Творческие силы Гоголя работали за границей, действительно, очень напряженно: художник испытывал частые наплывы вдохновения; одни литературные планы быстро сменялись другими; он торопился творить и быть довольным тем, что создать удавалось. Он уверовал наконец в то, что он может свершить нечто великое, благое для ближних, свершить как писатель и что ему дано исполнить эту миссию; дано кем? – Конечно, Богом, который предначертал весь его земной путь и послал ему все испытания, через которые он прошел не столько как человек вообще, сколько как художник.
И одновременно с этим подъемом духа шло медленное увядание плоти. Гоголь никогда не пользовался цветущим здоровьем и стал болеть очень рано. За границей приступы этой болезни участились, и мнительный человек (а он был очень мнителен) стал преувеличивать опасность: ему казалось, что смерть его близка, что болезнь держит его на самом рубеже могилы. Он видел в этом опять указание перста Божия, и когда выздоравливал (что было вполне естественно), он еще больше укреплялся в вере в свое предназначение свыше. Мысль о том, что смерть проходит мимо него по высшему повелению, щадит его как писателя, напрашивалась сама собою, и Гоголь облюбовал эту льстивую мысль.
Он боялся смерти, и как раз в эти годы ему пришлось дважды столкнуться с нею, и она произвела на его романтическую душу возвышенно-мистическое впечатление, которое непосредственно отозвалось и на его религиозном чувстве, и на его мыслях о собственном призвании.
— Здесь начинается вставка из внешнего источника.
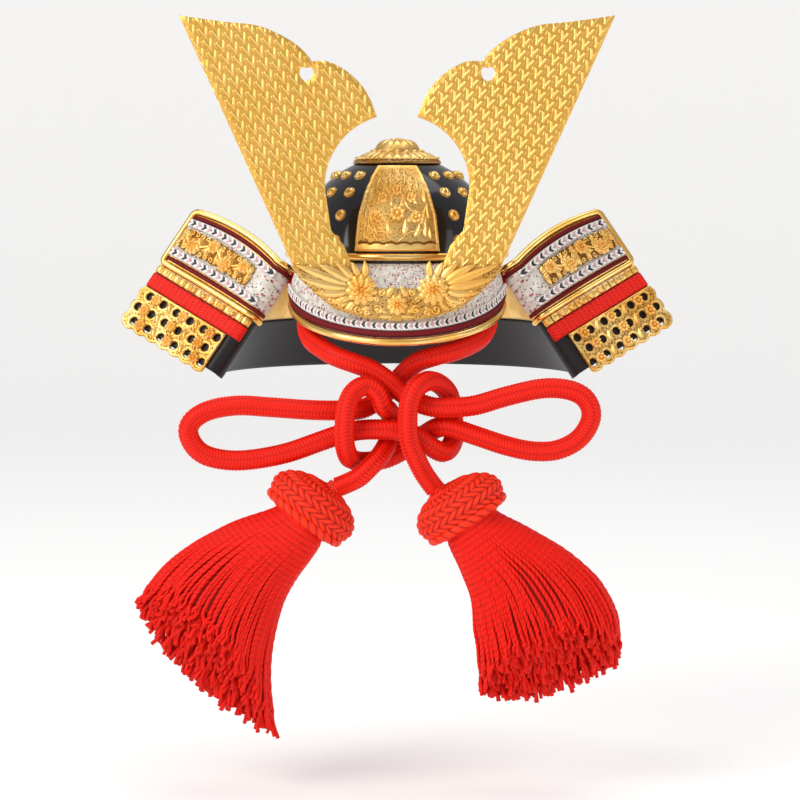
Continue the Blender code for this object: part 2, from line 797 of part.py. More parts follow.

Скончался Пушкин. Гоголь усмотрел в этой смерти для себя новое указание свыше. Ничто не может сравниться с той скорбью, какую он испытал при этой вести. «Все наслаждение моей жизни, – говорил он, – все мое высшее наслаждение исчезло вместе с ним. Ничего не предпринимал я без его совета, ни одна строка не писалась без того, чтобы я не воображал его перед собой. Что скажет он, что заметит он, чему посмеется, чему изречет неразрушимое и вечное одобрение свое – вот что меня только занимало и одушевляло мои силы. Тайный трепет не вкушаемого на земле удовольствия обнимал мою душу. Боже! нынешний труд мой («Мертвые души»), внушенный им, его создание… я не в силах продолжать его. Несколько раз принимался я за перо – и перо падало из рук моих. Невыразимая тоска!» «Моя жизнь, мое высшее наслаждение умерло с ним. Когда я творил, я видел перед собой только Пушкина. Ничто мне были все толки, я плевал на презренную чернь: мне дорого было его вечное и непреложное слово. Все, что есть у меня хорошего, всем этим я обязан ему. И теперешний труд мой есть его создание. Он взял с меня клятву, чтобы я писал… Я тешил себя мыслью, как будет доволен он, угадывал, что будет нравиться ему, и это было моей высшею и первою наградою. Теперь этой награды нет впереди! Что труд мой? Что теперь жизнь моя?» «Великого не стало». «О Пушкин, Пушкин, какой прекрасный сон удалось мне видеть в жизни, и как печально было мое пробуждение!» «Боже, как странно, Россия без Пушкина»[218]
.С. Т. Аксаков, близко знавший Гоголя, утверждал, что смерть Пушкина «была единственной причиной всех болезненных явлений его духа, вследствие которых он задавал себе неразрешимые вопросы, на которые великий талант его, изнеможенный борьбою, с направлением отшельника, не мог дать сколько-нибудь удовлетворительных ответов»[219]
. Мы знаем, однако, что эти неразрешимые вопросы Гоголь задавал себе и раньше, тогда, когда направление отшельника в нем еще совсем не сказывалось, но смерть Пушкина была для него все-таки как бы откровением свыше. Гоголь стал думать, что к нему переходила теперь по наследству та роль пророка-певца, которую его друг так грустно закончил; и мысль о смерти, нежданной и случайной, влекла за собой другую мысль о необходимости торопиться со своим трудом, с трудом, начатым с благословения Пушкина и теперь осиротевшим. Молитва к Богу и воззвание к своему гению слились в одно. Художник стал перерождаться в пророка, но мнительного пророка, ожидающего с минуты на минуту призыва покинуть земное.